The Appellate Tribunal held that the Adjudicating Authority have rightly invoked inherent jurisdiction in the fact of this case and passed the said impugned order. Due to the incapacity of IRP and the timeline of CIRP proceedings running out, the Adjudicating Authority in order to shape the CIRP have rightly passed the impugned order. Accordingly the appeal was dismissed with no costs.


Judgment link:


  1. 63 Moons Technologies Limited vs. The Administrator of Dewan Housing Finance Corporation Limited (DOJ: 23 July, 2021)


Hon’ble NCLAT in the instant matter held that benefit of any orders passed in the avoidance application filed or to be filed by the Administrator under Sections 43 to 51 or under Section 66 of the Code shall be for the benefit of Successful Resolution Applicant or Creditors of Corporate Debtor.

The present appeal was preferred against the impugned order wherein Adjudicating Authority rejected the application seeking rejection of the resolution plan. The legal issue involved was whether the successful resolution applicant can appropriate recoveries, if any, from avoidance applications filed by Administrator under Section 66 of the Code. The appellants heavily relied on the judgment of M/s Venus Recruiters Private Limited vs. UOI & Ors to which this court opined that the said judgment was misplaced in the current situation. In the case of Venus Recruiters, the CoC had no opportunity to deal with the question as to how the benefits from the avoidance applications are to be treated. However, in the present matter, the CoC held a detailed deliberation on provisions for dealing with proceeds from avoidable transactions under Section 66 of the Code.

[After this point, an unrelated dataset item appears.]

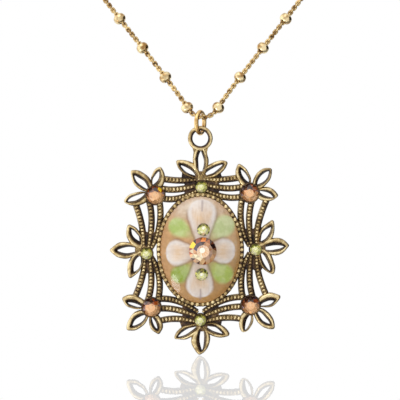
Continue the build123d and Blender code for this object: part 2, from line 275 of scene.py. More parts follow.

Consequently, it was observed that once there has been a thorough discussion and a decision is taken by majority of CoC members, the same is not open for deliberations specially in the context where the Appellant has voted in favour of the Resolution Plan in the group to which the Appellant belonged. Thus, the Hon’ble NCLAT held that any interim order as sought with regard to approved Resolution Plan shall not be passed and accordingly the Applications stand disposed of.